The word pendant is derived from the French word "pendr" which translates as " to hang down". Any object that is suspended from a cord or chain is considered a pendant. Dating from 25,000 BC, pendants are amongst the oldest recorded bodily adornment. Because they hang protectively close to the body and near the heart, pendants were thought to be imbued with mystical, spiritual and emotional properties. The earliest versions consisted mainly of amulets, talismans and religious symbols. The amulet was believed to possess magical or spiritual powers that protected the wearer from danger and evil. The talisman was thought to have supernatural traits that conveyed special powers and benefits to the wearer. Through the ages that followed, lockets with their compartments designed for tokens of affection, war medals, medallions and functional pendants largely replaced these. Pendant necklaces remain, to this day, amongst the most versatile and popular necklace designs. Whether contemporary or vintage or a mixture of both, they are always chic and a great addition to any jewelry wardrobe.

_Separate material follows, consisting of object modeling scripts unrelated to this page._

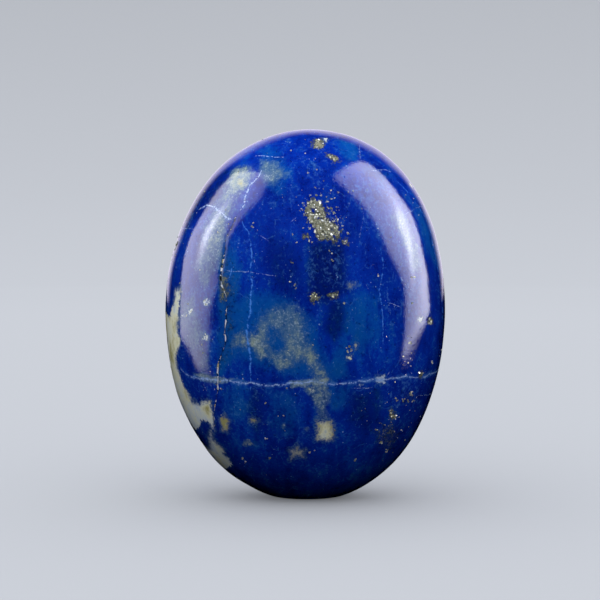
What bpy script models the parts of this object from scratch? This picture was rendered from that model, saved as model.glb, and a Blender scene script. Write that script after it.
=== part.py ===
"""A lapis lazuli tumbled stone, standing upright on the small flat spot at its lower end.

The stone is one solid. It starts as a sphere of even triangles, which a formula stretches to the
pebble's form, and a plane then cuts the flat spot. Lengths are in metres, and +Z is up. The face with
the bright veins looks towards -Y. The origin is on the ground, under the middle of the stone.
"""

import math

import bmesh
import bpy
from mathutils import Vector

# The stone's half sizes, before the flat spot is cut
HALF_WIDTH = 0.01515
HALF_THICKNESS = 0.0105
HALF_HEIGHT = 0.02023

# How much of the lower tip the flat spot takes away
FLAT_SPOT_DEPTH = 0.00045

# Shares by which the form swells past an ellipsoid
CROWN_SWELL = 0.018
END_SWELL = 0.065
FACE_SWELL = 0.1

# How far the long axis leans to the right at the crown, and how far both ends bow to the right
LEAN = 0.00026
BOW = 0.00043

# Four rounds of splitting give 5,120 triangles, with sides of about 1.3 mm
SPHERE_SUBDIVISIONS = 5

# The polished stone as a plain material: a deep ultramarine blue, in linear values
LAPIS_BLUE = (0.006, 0.033, 0.29, 1.0)
POLISHED_ROUGHNESS = 0.15
CREASE_ANGLE = math.radians(30)


def tumbled_form(direction):
    """The point of the surface that one direction from the stone's middle maps to.

    It is an ellipsoid of the three half sizes with four gentle changes. The width swells with the
    square of the height, so both ends are blunt, and a little more at the crown. The thickness swells
    between the face and the rim, so the faces are flatter. The long axis leans, and bows like an arc.
    """
    across, through, along = direction
    end_swell = 1 + CROWN_SWELL * along + END_SWELL * along**2
    face_swell = 1 + FACE_SWELL * (1 - through**2)
    return Vector(
        (
            HALF_WIDTH * across * end_swell + LEAN * along + BOW * along**2,
            HALF_THICKNESS * through * face_swell,
            HALF_HEIGHT * along,
        )
    )


def clear_scene():
    for obj in list(bpy.data.objects):
        bpy.data.objects.remove(obj, do_unlink=True)


def collection_named(name):
    collection = bpy.data.collections.new(name)
    bpy.context.scene.collection.children.link(collection)
    return collection


def plain_material(name, colour, roughness, metallic):
    material = bpy.data.materials.new(name)
    material.use_nodes = True
    surface = material.node_tree.nodes["Principled BSDF"]
    surface.inputs["Base Color"].default_value = colour
    surface.inputs["Roughness"].default_value = roughness
    surface.inputs["Metallic"].default_value = metallic
    return material


def cut_flat_spot(shape):
    """Cuts the lower tip off level, and closes the cut with one flat face."""
    every_part = shape.verts[:] + shape.edges[:] + shape.faces[:]
    cut = bmesh.ops.bisect_plane(
        shape,
        geom=every_part,
        plane_co=(0, 0, FLAT_SPOT_DEPTH - HALF_HEIGHT),
        plane_no=(0, 0, -1),
        clear_outer=True,
    )
    rim = [part for part in cut["geom_cut"] if isinstance(part, bmesh.types.BMEdge)]
    bmesh.ops.edgeloop_fill(shape, edges=rim)


def stand_on_origin(shape):
    """Moves the flat spot to the ground, and the middle of the stone's width over the origin."""
    left = min(vertex.co.x for vertex in shape.verts)
    right = max(vertex.co.x for vertex in shape.verts)
    rise = Vector((-(left + right) / 2, 0, HALF_HEIGHT - FLAT_SPOT_DEPTH))
    bmesh.ops.translate(shape, verts=shape.verts[:], vec=rise)


def make_stone(collection, material):
    shape = bmesh.new()
    bmesh.ops.create_icosphere(shape, subdivisions=SPHERE_SUBDIVISIONS, radius=1.0)
    for vertex in shape.verts:
        vertex.co = tumbled_form(vertex.co.normalized())
    cut_flat_spot(shape)
    stand_on_origin(shape)
    bmesh.ops.recalc_face_normals(shape, faces=shape.faces[:])

    mesh = bpy.data.meshes.new("stone")
    shape.to_mesh(mesh)
    shape.free()
    mesh.materials.append(material)
    mesh.shade_smooth()
    mesh.set_sharp_from_angle(angle=CREASE_ANGLE)
    stone = bpy.data.objects.new("stone", mesh)
    collection.objects.link(stone)
    return stone


clear_scene()
make_stone(
    collection_named("lapis_tumbled_stone"),
    plain_material("polished_lapis", LAPIS_BLUE, POLISHED_ROUGHNESS, 0.0),
)
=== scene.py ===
"""The looks of a lapis lazuli tumbled stone: its polished surface, its veins and its pyrite grains.

The script works in metres, as the frame does, and +Z is up. The stone's marks are a few millimetres or
less, so points and sizes are in mm until a mesh is made. The face with the bright veins looks towards -Y.
"""

import math

import bpy
import numpy as np
from mathutils import Matrix, Vector
from mathutils.bvhtree import BVHTree


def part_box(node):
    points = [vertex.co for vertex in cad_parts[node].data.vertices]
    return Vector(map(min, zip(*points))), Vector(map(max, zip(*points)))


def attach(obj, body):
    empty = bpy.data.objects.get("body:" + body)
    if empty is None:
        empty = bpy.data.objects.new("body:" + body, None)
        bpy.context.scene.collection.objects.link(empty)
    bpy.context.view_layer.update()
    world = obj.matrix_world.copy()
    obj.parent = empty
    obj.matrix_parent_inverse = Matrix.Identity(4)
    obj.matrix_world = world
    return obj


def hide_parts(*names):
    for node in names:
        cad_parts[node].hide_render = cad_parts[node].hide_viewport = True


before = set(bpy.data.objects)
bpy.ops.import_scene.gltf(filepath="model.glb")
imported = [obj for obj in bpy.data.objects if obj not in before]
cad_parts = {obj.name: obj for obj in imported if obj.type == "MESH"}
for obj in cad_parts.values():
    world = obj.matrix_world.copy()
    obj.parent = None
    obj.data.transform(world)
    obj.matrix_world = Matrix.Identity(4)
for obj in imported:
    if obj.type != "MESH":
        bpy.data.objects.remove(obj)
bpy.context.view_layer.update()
MM = 0.001


# The view
# A long lens looks a little down at the stone's face. It comes first, because further down the marks on the
# stone are placed as such a camera sees them, from one side or another.

CAMERA_DISTANCE = 320 * MM
CAMERA_PITCH = math.radians(5.5)
# How wide the picture is where it passes through the stone's middle, and where that middle shows in it
PICTURE_WIDTH = 65.1 * MM
PICTURE_PIXELS = 600
MIDDLE_PIXEL = (305.2, 315.0)
MIDDLE_HEIGHT = 19.9 * MM
STONE_MIDDLE = Vector((0, 0, MIDDLE_HEIGHT))

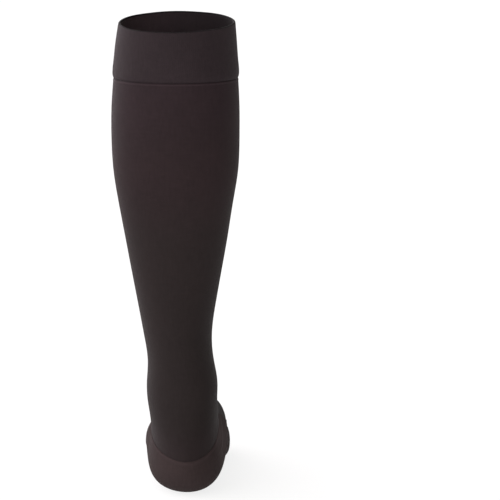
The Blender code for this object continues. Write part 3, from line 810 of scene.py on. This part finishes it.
leg_cloth = knit(
    "leg_cloth", pale=(0.0285, 0.0192, 0.0195), dark=(0.0142, 0.0095, 0.0097), roughness=0.74, sheen=0.02, specular=0.06,
    wales=WALES, course=COURSE, loop_depth=0.16, streak=0.20,
    # darker towards the ankle; the stops at 374 and 410 are painted shade on the instep below the ankle
    tone_and_painted_shade_bands=(
        (50.0, (1.08, 1.00, 1.14)), (130.0, (1.06, 0.99, 1.06)), (205.0, (0.94, 1.00, 0.99)), (300.0, (0.89, 0.98, 0.96)),
        (345.0, (0.86, 0.95, 0.93)), (366.0, (0.93, 0.96, 0.98)), (374.0, (0.72, 0.76, 0.76)), (410.0, (0.72, 0.76, 0.76)),
        (450.0, (0.95, 0.99, 1.00)),
    ),
    # a painted shadow in the seam's groove, and a painted highlight on the first row of loops below it
    painted_shade_and_highlight_lines=((AT["band_seam"] + 0.3, 0.8, (0.80, 0.80, 0.80)), (AT["band_seam"] + 1.9, 0.9, (1.44, 1.50, 1.50))),
    # painted shade on the instep beside the ankle, on the big-toe side
    cloth_tone_and_painted_light_spots=((384.0, 50.0, 26.0, 20.0, (0.74, 0.71, 0.71)),),
)
sole_cloth = knit(
    "sole_cloth", pale=(0.0440, 0.0308, 0.0308), dark=(0.0250, 0.0174, 0.0174), roughness=0.84, sheen=0.005, specular=0.03,
    wales=WALES, course=COURSE * 1.25, loop_depth=0.24, streak=0.24,
    tone_and_painted_shade_bands=((368.0, (1.0, 1.0, 1.0)), (384.0, (1.0, 1.0, 1.0)), (400.0, (0.97, 0.98, 0.95))),
    # a painted highlight along the raised edge of the reinforced cloth
    painted_shade_and_highlight_lines=((AT["heel_back"] + 1.5, 1.6, (1.16, 1.14, 1.16)),),
    # a pale patch on the big-toe side of the foot, partly paler cloth and partly painted light, and painted shade along
    # the heel's little-toe edge
    cloth_tone_and_painted_light_spots=((382.0, 88.0, 26.0, 36.0, (1.72, 1.88, 1.85)), (400.0, 264.0, 30.0, 18.0, (0.85, 0.85, 0.85))),
)
band_cloth = knit(
    "band_cloth", pale=(0.0328, 0.0228, 0.0258), dark=(0.0176, 0.0122, 0.0139), roughness=0.74, sheen=0.02, specular=0.06,
    wales=WALES, course=COURSE, loop_depth=0.20, rib=0.35, ribs=WALES // 2, streak=0.22,
    # a painted shadow along the welt's seam
    painted_shade_and_highlight_lines=((AT["band_seam"] - 0.1, 0.8, (0.85, 0.85, 0.85)),),
    # a painted shadow at the turned edge, painted shade over the whole inside, and painted light making its little-toe
    # side paler
    fold=(1.2, 1.7), painted_inside_shade=(0.74, 0.72, 0.73), painted_through_light=1.6,
)

band = band_piece(band_cloth)
leg = leg_piece(leg_cloth)
sole = sole_piece(sole_cloth)
band_stitches = band_loops(band_cloth)
toe_stitches = toe_loops(sole_cloth)

for piece, node, slot in ((band, "top_band", "band_knit"), (leg, "leg_tube", "leg_knit"), (sole, "heel_sole", "sole_knit")):
    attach(piece, "root")
    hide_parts(node)
for piece, slot in ((band_stitches, "band_knit"), (toe_stitches, "sole_knit")):
    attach(piece, "root")
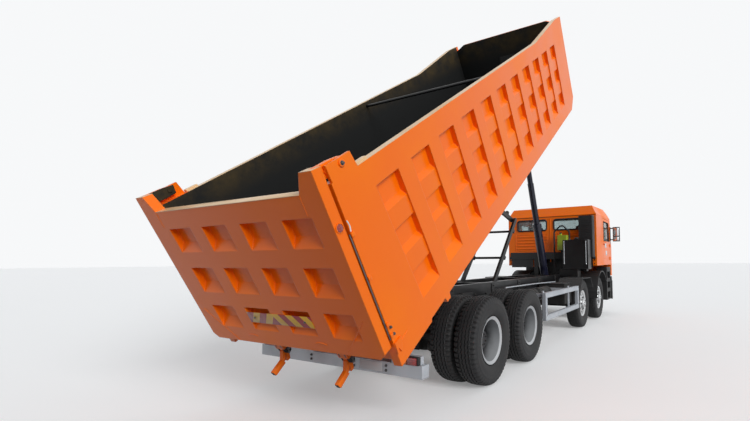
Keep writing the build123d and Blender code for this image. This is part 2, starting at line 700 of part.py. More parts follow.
for index in range(STAGE_COUNT - 1):
    shift = (index + 1) * stage_step
    low = 110 + 10 * index + shift
    high = BARREL_LENGTH + 15 + 15 * index + shift
    with BuildPart() as stage:
        with BuildSketch(hoist_plane.offset(low)):
            Circle(STAGE_RADII[index])
            Circle(STAGE_RADII[index + 1] + STAGE_GAP, mode=Mode.SUBTRACT)
        extrude(amount=high - low)
    stage.part.label = "hoist_stage_" + str(index + 1)
    export_step(stage.part, "parts/hoist_stage_" + str(index + 1) + ".step")

rod_low = 150 + STAGE_COUNT * stage_step
with BuildPart() as hoist_rod:
    with BuildSketch(hoist_plane.offset(rod_low)):
        Circle(STAGE_RADII[3])
    extrude(amount=hoist_length - rod_low)
    with Locations(Location(hoist_top, (90, 0, 0))):
        Cylinder(48, 120)
hoist_rod.part.label = "hoist_rod"
export_step(hoist_rod.part, "parts/hoist_rod.step")

# Stabiliser scissors

half_tip = math.radians(TIP_ANGLE / 2)
fold_angle = math.asin(SCISSOR_REACH * math.sin(half_tip) / SCISSOR_ARM)
lower_foot = (at_station(HINGE_STATION + SCISSOR_REACH), HINGE_Z)
knee = (lower_foot[0] + SCISSOR_ARM * math.cos(half_tip + fold_angle),
        lower_foot[1] + SCISSOR_ARM * math.sin(half_tip + fold_angle))
upper_foot = (tipped(SCISSOR_REACH, 0, 0)[0], tipped(SCISSOR_REACH, 0, 0)[2])


def arm_plane(foot, y):
    along = (knee[0] - foot[0], 0, knee[1] - foot[1])
    return Plane(origin=(foot[0], y, foot[1]), x_dir=along, z_dir=(0, -1, 0))


def scissor_frame(foot, arm_y, cross_side, name):
    with BuildPart() as frame:
        for side in (1, -1):
            with BuildSketch(arm_plane(foot, side * arm_y + ARM_WIDTH / 2)):
                with Locations((SCISSOR_ARM / 2, 0)):
                    SlotCenterToCenter(SCISSOR_ARM, 86)
            extrude(amount=ARM_WIDTH)
        for along in (750, 1450):
            with Locations(arm_plane(foot, 0).location * Location((along, cross_side * 74, 0))):
                Cylinder(22, 2 * arm_y + 20)
            for y in (arm_y, -arm_y):
                with Locations(arm_plane(foot, 0).location * Location((along, cross_side * 62, -y))):
                    Box(70, 70, ARM_WIDTH)
        with Locations(Location((foot[0], 0, foot[1]), (90, 0, 0))):
            Cylinder(SCISSOR_PIN_RADIUS + PIN_GAP, 900, mode=Mode.SUBTRACT)
        if cross_side < 0:
            for side in (1, -1):
                with Locations(Location((knee[0], side * (arm_y - 26), knee[1]), (90, 0, 0))):
                    Cylinder(SCISSOR_PIN_RADIUS, 40)
    frame.part.label = name
    export_step(frame.part, "parts/" + name + ".step")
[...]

In this fun, creative and convivial class, Allison Wiley will teach you how to make a Y necklace. You will learn how a simple and easy technique will allow you turn almost any bead into a pendant without application of a shank or the usage of any tools whatsoever. This knowledge will allow you to increase your design portfolio overall while also adding a touch of color, dimension and interest to even the simplest creations.
Students can expect to:
Receive all materials required for the creation of the project (including beads, a pendant of your choice and a clasp).
Learn and apply the 3T's: terminology, tooling and techniques
Learn new skills and reenforce existing ones
Leave the class with a unique, distinctive necklace
Note: A beading board and a crimper tool are required for this course. Purchase suggestions for additional course materials are included with registration confirmation.
About the instructor:
An avid hobbiest turned jewelry artist, Allison Wiley studied jewelry design and creation at numerous prestigious institutions and with prominent practitioners in her native New York before moving to Paris 10 years ago. She has taught jewelry classes at various locations to the expat community, authored countless articles on art related topics for Expat Magazine, displayed her jewelry creations around Paris and continues to offer in-home private/semi-private/group classes, workshops and tours.